**Task prompt:**
Reproduce each record below exactly as written.

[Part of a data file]
---+---
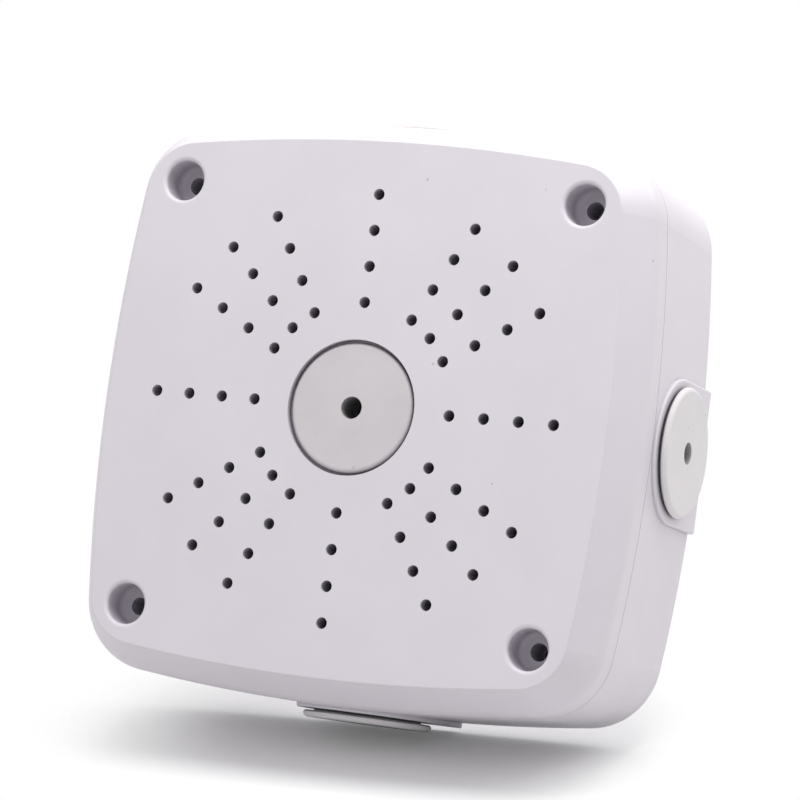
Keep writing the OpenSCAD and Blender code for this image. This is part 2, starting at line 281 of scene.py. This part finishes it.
def make_floor(studio):
    """A pale floor just below the lowest point of the box, with its middle under the box."""
    up = studio @ Vector((0, 1, 0))
    lowest = min(vertex.co.dot(up) for node in NODES.values() for vertex in node.data.vertices)
    middle = (Vector(cad_box[0]) + Vector(cad_box[1])) / 2
    foot = middle + up * (lowest - FLOOR_GAP - middle.dot(up))
    bpy.ops.mesh.primitive_plane_add(size=FLOOR_SIZE)
    floor = bpy.context.object
    floor.name = "floor"
    floor.matrix_world = Matrix.Translation(foot) @ studio.to_4x4() @ Matrix.Rotation(
        math.radians(-90), 4, "X"
    )
    floor.data.materials.append(floor_finish())


def make_lamp(studio, name, place, size, power):
    """A square lamp that faces the box."""
    data = bpy.data.lights.new(name, "AREA")
    data.shape = "SQUARE"
    data.size = size
    data.energy = power
    lamp = bpy.data.objects.new(name, data)
    bpy.context.scene.collection.objects.link(lamp)
    outward = studio @ Vector(place)
    lamp.matrix_world = Matrix.Translation(CAMERA_AIM + outward) @ outward.to_track_quat(
        "Z", "Y"
    ).to_matrix().to_4x4()


def make_world():
    """A white backdrop, and a dimmer tent of light round the box."""
    world = bpy.data.worlds.new("studio")
    bpy.context.scene.world = world
    world.use_nodes = True
    workshop = Workshop(world.node_tree)
    tent = workshop.node("Background", Color=colour(1, 1, 1), Strength=TENT_STRENGTH)
    backdrop = workshop.node("Background", Color=colour(1, 1, 1), Strength=1.0)
    mix = workshop.node("MixShader", i0=workshop.seen_straight(), i1=tent, i2=backdrop)
    workshop.feed(world.node_tree.nodes["World Output"].inputs["Surface"], mix)


dress(shell_finish(), "base", "cover")
dress(
    rubber_finish("grey_rubber", colour(0.635, 0.605, 0.630), colour(0.680, 0.648, 0.674)),
    "centre_plug", "rear_plug"
)
dress(
    rubber_finish("white_rubber", colour(0.765, 0.735, 0.752), colour(0.810, 0.778, 0.796)),
    "right_plug", "left_plug", "top_plug", "bottom_plug"
)
dress(seal_finish(), "seal")

studio = studio_axes(make_camera())
make_floor(studio)
make_world()
for lamp in LAMPS:
    make_lamp(studio, *lamp)

bpy.context.scene.view_settings.view_transform = "Standard"
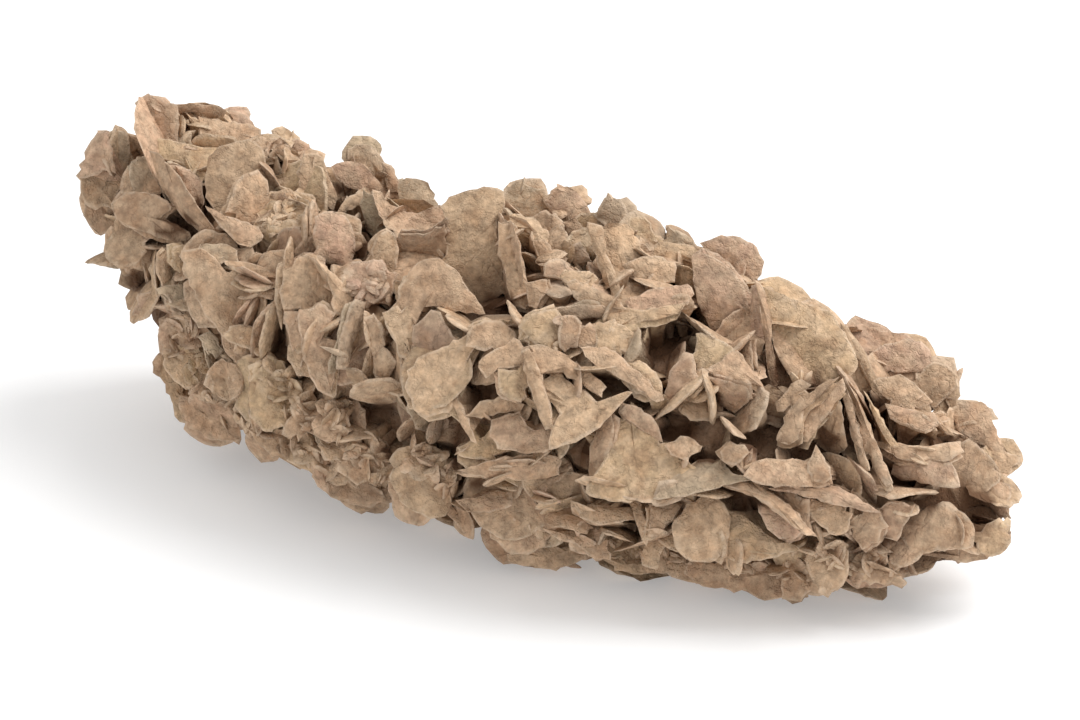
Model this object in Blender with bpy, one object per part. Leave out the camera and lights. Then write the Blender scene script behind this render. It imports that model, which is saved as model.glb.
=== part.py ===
---+---
**The answer:**
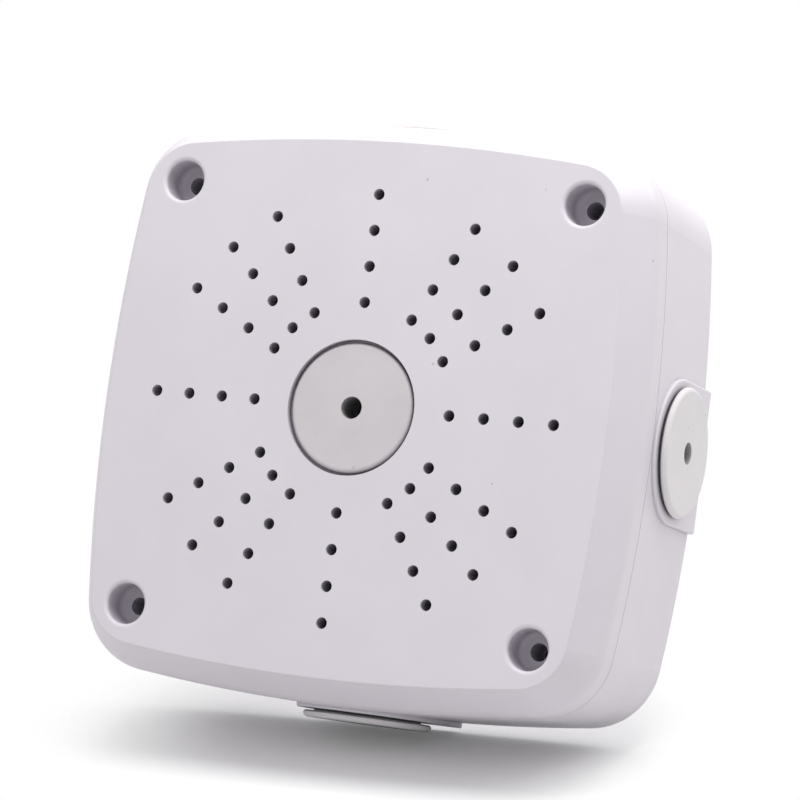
Keep writing the OpenSCAD and Blender code for this image. This is part 2, starting at line 281 of scene.py. This part finishes it.
def make_floor(studio):
    """A pale floor just below the lowest point of the box, with its middle under the box."""
    up = studio @ Vector((0, 1, 0))
    lowest = min(vertex.co.dot(up) for node in NODES.values() for vertex in node.data.vertices)
    middle = (Vector(cad_box[0]) + Vector(cad_box[1])) / 2
    foot = middle + up * (lowest - FLOOR_GAP - middle.dot(up))
    bpy.ops.mesh.primitive_plane_add(size=FLOOR_SIZE)
    floor = bpy.context.object
    floor.name = "floor"
    floor.matrix_world = Matrix.Translation(foot) @ studio.to_4x4() @ Matrix.Rotation(
        math.radians(-90), 4, "X"
    )
    floor.data.materials.append(floor_finish())


def make_lamp(studio, name, place, size, power):
    """A square lamp that faces the box."""
    data = bpy.data.lights.new(name, "AREA")
    data.shape = "SQUARE"
    data.size = size
    data.energy = power
    lamp = bpy.data.objects.new(name, data)
    bpy.context.scene.collection.objects.link(lamp)
    outward = studio @ Vector(place)
    lamp.matrix_world = Matrix.Translation(CAMERA_AIM + outward) @ outward.to_track_quat(
        "Z", "Y"
    ).to_matrix().to_4x4()


def make_world():
    """A white backdrop, and a dimmer tent of light round the box."""
    world = bpy.data.worlds.new("studio")
    bpy.context.scene.world = world
    world.use_nodes = True
    workshop = Workshop(world.node_tree)
    tent = workshop.node("Background", Color=colour(1, 1, 1), Strength=TENT_STRENGTH)
    backdrop = workshop.node("Background", Color=colour(1, 1, 1), Strength=1.0)
    mix = workshop.node("MixShader", i0=workshop.seen_straight(), i1=tent, i2=backdrop)
    workshop.feed(world.node_tree.nodes["World Output"].inputs["Surface"], mix)


dress(shell_finish(), "base", "cover")
dress(
    rubber_finish("grey_rubber", colour(0.635, 0.605, 0.630), colour(0.680, 0.648, 0.674)),
    "centre_plug", "rear_plug"
)
dress(
    rubber_finish("white_rubber", colour(0.765, 0.735, 0.752), colour(0.810, 0.778, 0.796)),
    "right_plug", "left_plug", "top_plug", "bottom_plug"
)
dress(seal_finish(), "seal")

studio = studio_axes(make_camera())
make_floor(studio)
make_world()
for lamp in LAMPS:
    make_lamp(studio, *lamp)

bpy.context.scene.view_settings.view_transform = "Standard"
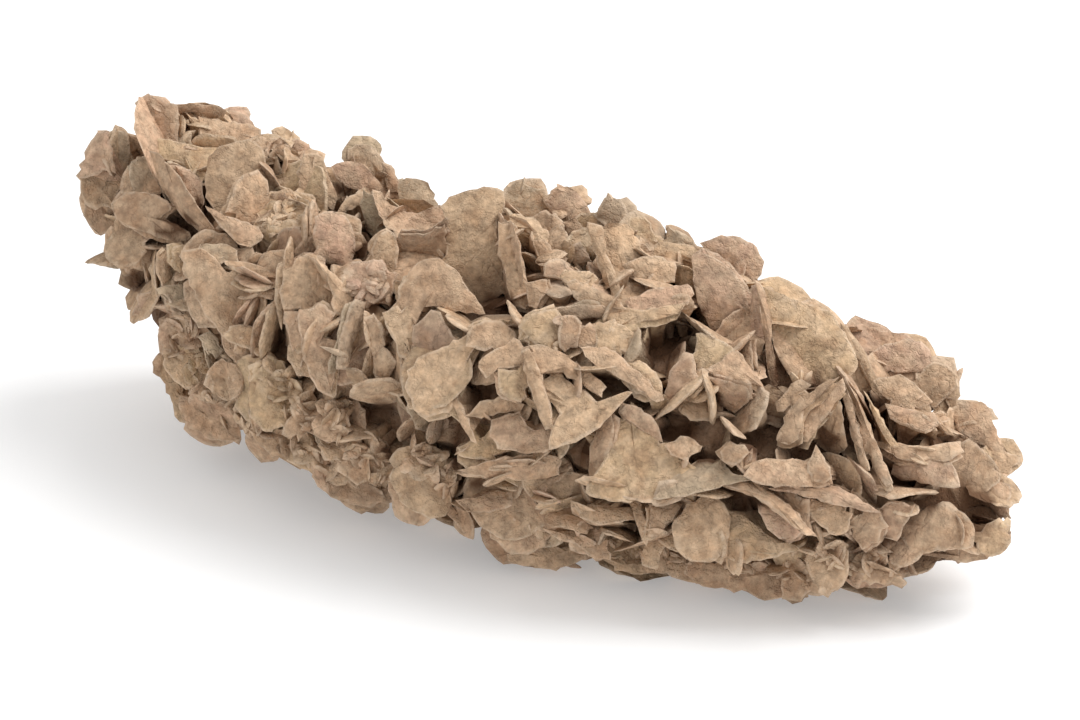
Model this object in Blender with bpy, one object per part. Leave out the camera and lights. Then write the Blender scene script behind this render. It imports that model, which is saved as model.glb.
=== part.py ===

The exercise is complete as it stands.